Here’s how you can define your own metrics for each type:

Static Metrics
^^^^^^^^^^^^^^

Static metrics are used to evaluate fixed properties of a model, such as the total number of parameters.

Example:
    .. code-block:: python

        from neurobench.metrics.abstract import StaticMetric

        class ParameterCountMetric(StaticMetric):
            """
            Metric to count the total number of parameters in a model.
            """

            def __call__(self, model):
                return sum(p.numel() for p in model.parameters())

Workload Metrics
^^^^^^^^^^^^^^^^

Workload metrics (which are not Accumulated) evaluate the model’s performance for each batch of input data, and the result is averaged across batches.

Example:
    .. code-block:: python

        from neurobench.metrics.abstract import WorkloadMetric

        class AccuracyMetric(WorkloadMetric):
            """
            Metric to compute accuracy for a single batch.
            """

            def __call__(self, model, preds, data):
                inputs, labels = data
                correct = (preds.argmax(dim=1) == labels).sum().item()
                return correct / len(labels) * 100

Accumulated Metrics
^^^^^^^^^^^^^^^^^^^

Accumulated metrics are a type of workload metric which stores performance information over multiple batches and compute a final result.
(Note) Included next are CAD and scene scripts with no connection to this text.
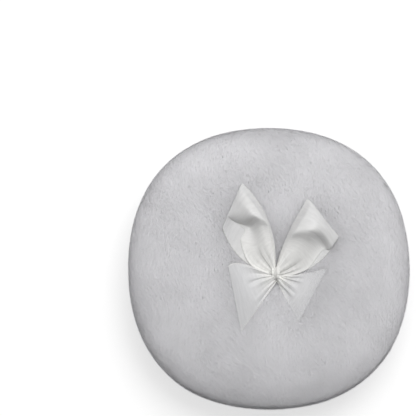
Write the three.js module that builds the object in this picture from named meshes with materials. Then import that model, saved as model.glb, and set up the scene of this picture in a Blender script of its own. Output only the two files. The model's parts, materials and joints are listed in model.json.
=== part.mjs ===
// Powder puff: a round plush cushion with a satin ribbon bow sewn to the middle of its top.
// Millimetres, +Z up. The origin is the middle of the face that the puff rests on.
// +Y points from the knot of the bow towards its loops, and +X to the right of them.

import * as THREE from 'three';

// Outline and height of the cushion, over the pile
const puffRadius = 60;
const cornerSwellShare = 0.02;
const topRise = 19;
const bottomRise = 19.5;
const restCut = 0.5;
const sidePower = 3.3;
const crownPower = 2.2;

// Plush: a knitted cloth with its pile, turned in and sewn at the rim
const pileHeight = 6;
const clothThickness = 1.2;
const seamAllowance = 4;
const seamDraw = 1.6;
const seamRoll = 3;
const seamThreadRadius = 0.3;

// Filling
const foamThickness = 8;
const foamMargin = 9;
const foamEdge = 1.5;

// Clearances between pieces that touch, and between the ribbon and the pile that it lies on
const sewnGap = 0.3;
const pileClearance = 0.5;

// Where the bow is sewn down, and the dimple that its stitch draws into the pile
const bowPlace = new THREE.Vector2(2.4, -1.8);
const dimpleDepth = 3.6;
const dimpleReach = 11;

// Satin ribbon
const ribbonWidth = 20;
const ribbonThickness = 0.5;

// Gather: the pinched middle of the ribbon, and the thread wound round it
const gatherLength = 3.2;
const gatherFlareWidth = 5.2;
const gatherFlareHeight = 4.4;
const gatherWaistWidth = 3.8;
const gatherWaistHeight = 3;
const gatherPleats = 8;
const gatherPleatShare = 0.08;
const bindingRadius = 0.2;
const bindingPitch = 0.85;
const bindingTurns = 3;

// Stitch that holds the bow down, with its knot under the cloth
const stitchRadius = 0.6;
const stitchKnotRadius = 1.6;
const stitchKnotHeight = 1.4;

// Loops of the bow: where the inner end of the fold lies, seen from the knot, and the fold from there
const leftLoop = { side: -1, tipReach: 38.2, tipAngle: 111, farReach: ribbonWidth, farAngle: 246 };
const rightLoop = { side: 1, tipReach: 32.1, tipAngle: 65.5, farReach: ribbonWidth, farAngle: -51.5 };
const loopHeight = 9.4;
const shoulderRise = 1.6;

// Tails of the bow: where the sharp inner end of the slanting cut lies, and the cut from there
const leftTail = { side: -1, tipReach: 29, tipAngle: 240.4, farReach: 27.1, farAngle: 100.9 };
const rightTail = { side: 1, tipReach: 23.8, tipAngle: -67, farReach: 26.2, farAngle: 61.8 };
const tailRootLift = 1.5;
const tailWave = 0.7;
const pleatDepth = 0.5;

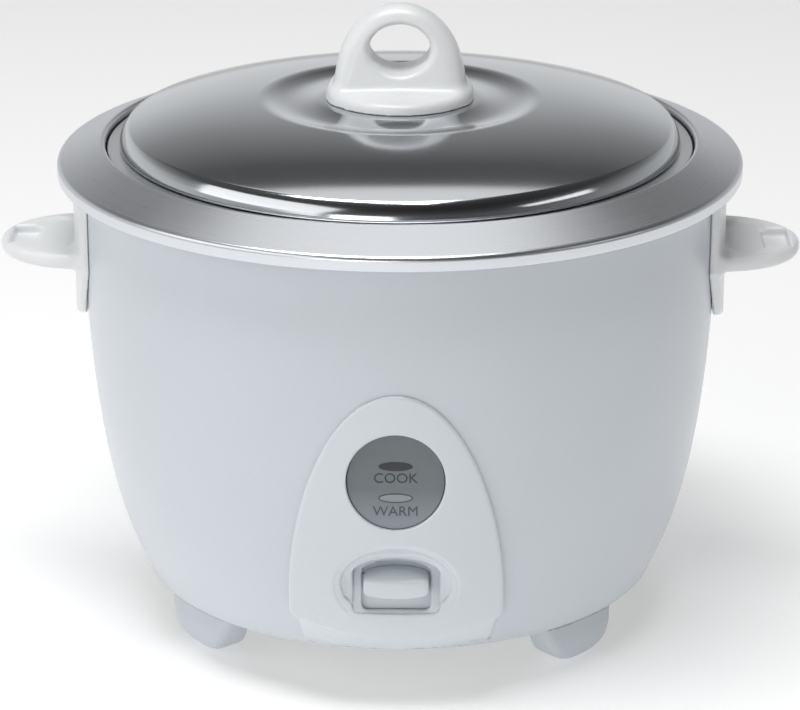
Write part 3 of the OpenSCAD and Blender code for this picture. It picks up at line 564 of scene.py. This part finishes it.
def panel_field(x, y, z):
    r = np.hypot(x, y)
    shell = shell_radius(z)
    outer = r - (shell + panel_proud(z))
    outline = outline_distance(PANEL_OUTLINE, x, z)
    body = smooth_max(outline, outer, 1.3)
    edge = panel_edge(x)
    low_z = FOOT_H + 0.3
    foot_r = BASE_R + 0.7
    edge_r = shell_radius(edge) + panel_proud(edge) - 1.5
    rise = np.clip((z - low_z) / (edge - low_z), 0, 1.2)
    chin_r = foot_r + (edge_r - foot_r) * rise
    chin_w = PANEL_W - 4.6 + 2.6 * rise
    chin = smooth_max(smooth_max(r - chin_r, np.abs(x) - chin_w, 1.6), low_z - z, 0.4)
    chin = np.maximum(chin, z - edge - 3.0)
    body = smooth_min(body, chin, 0.5)
    body = np.maximum(body, shell + 0.02 - r)
    oval = ellipse_distance(x, z - WELL_Z, WELL_W, WELL_H)
    from_middle = np.sqrt((x / WELL_W) ** 2 + ((z - WELL_Z) / WELL_H) ** 2)
    depth = (WELL_DEPTH + 1.2 * np.tanh((z - WELL_Z) / 4)) * (1 - np.minimum(from_middle, 1.0) ** 2.6)
    floor = recess_floor_distance(y, z)
    bowl_face = smooth_min(outer + depth, -1.0 - floor, 1.5)
    bowl = np.maximum(np.maximum(bowl_face, -4.0 - bowl_face), np.maximum(oval - 3.0, outer + 0.5))
    tray = np.maximum(np.abs(x) - RECESS_W - 2.4, np.abs(z - RECESS_MID) - RECESS_TALL / 2 - 3.2)
    tray = np.maximum(tray, outer + 2.0)
    wall = np.maximum(np.minimum(bowl, tray), floor - 1.6)
    hollow = np.maximum(outline + 3.0, outer + 2.2)
    seat = window_distance(x, z)
    boss = np.maximum(np.maximum(seat - 1.8, window_lo.y + 1.5 - y), outer + 0.5)
    boss = np.maximum(boss, y - (window_lo.y + 1.5))
    body = np.maximum(body, -hollow)
    body = np.minimum(body, np.minimum(wall, boss))
    body = smooth_max(body, -np.maximum(oval, -bowl_face), 2.2)
    arch = arched_slot(x, z, RECESS_W, RECESS_LOW, RECESS_HIGH, 5.0)
    body = smooth_max(body, -np.maximum(arch, floor), 0.9)
    slot = arched_slot(x, z, SLOT_W, SLOT_LOW, SLOT_HIGH, 4.0)
    body = smooth_max(body, -np.maximum(slot, y - PANEL_BACK), 0.5)
    body = smooth_max(body, -np.maximum(seat - 0.15, y - PANEL_BACK), 0.8)
    return np.maximum(body, y - PANEL_BACK)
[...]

These should be used when the metric should not be averaged across batches.

Example:
    .. code-block:: python

        from neurobench.metrics.abstract import AccumulatedMetric

        class MaximumLossMetric(AccumulatedMetric):
            """
            Metric to compute the maximum loss over multiple batches.
            """

            def __init__(self):
                super().__init__()
                self.max_loss = 0.0
                self.num_batches = 0

            def __call__(self, model, preds, data):
                _, labels = data
                loss = loss_function(preds, labels).item()
                if loss > self.max_loss:
                    self.max_loss = loss
                self.num_batches += 1

            def compute(self):
                return self.max_loss

            def reset(self):
                self.max_loss = 0.0
                self.num_batches = 0

Plugging Metrics into the Benchmark
^^^^^^^^^^^^^^^^^^^

The `Benchmark` class expects metrics to be passed as lists grouped by type.
You also need to configure any `postprocessors` if required by your model.

Here’s an example of integrating both built-in and custom metrics into the `Benchmark` class:

Example:
    .. code-block:: python

        from neurobench.metrics import Benchmark
        from neurobench.postprocessors import ChooseMaxCount

        # Define datasets and the model
        model = Model()  # Replace with your model instance
        test_set_loader = DataLoader()  # Replace with your DataLoader instance

        # Define postprocessors (if applicable)
        postprocessors = [ChooseMaxCount()]

        # Define metrics
        static_metrics = [ParameterCountMetric] # Replace with your custom static metric. Do not initialize the classes.
        workload_metrics = [AccuracyMetric, MaximumLossMetric]  # Replace with your custom workload and accumulated metrics. Do not initialize the classes.

        # Create the Benchmark instance
        benchmark = Benchmark(
            model=model,
            dataloader=test_set_loader,
            postprocessors=postprocessors,
            metrics=[static_metrics, workload_metrics]
        )

        # Run the benchmark
        results = benchmark.run(verbose=True)

        # Access results
        print(results)


Summary of Custom Metrics
^^^^^^^^^^^^^^^^^^^^^^^^^

The following table summarizes the available metric types:

.. list-table:: Metric Types
   :header-rows: 1

   * - Metric Type
     - Base Class
     - Key Methods
     - Use Case
   * - Static Metric
     - ``StaticMetric``
     - ``__call__``
     - Evaluate static properties of the model.
   * - Workload Metric
     - ``WorkloadMetric``
     - ``__call__``
     - Averages over batched inference.
   * - Accumulated Metric
     - ``AccumulatedMetric``
     - ``__call__``, ``compute``, ``reset``
     - Accumulates performance info over multiple batches.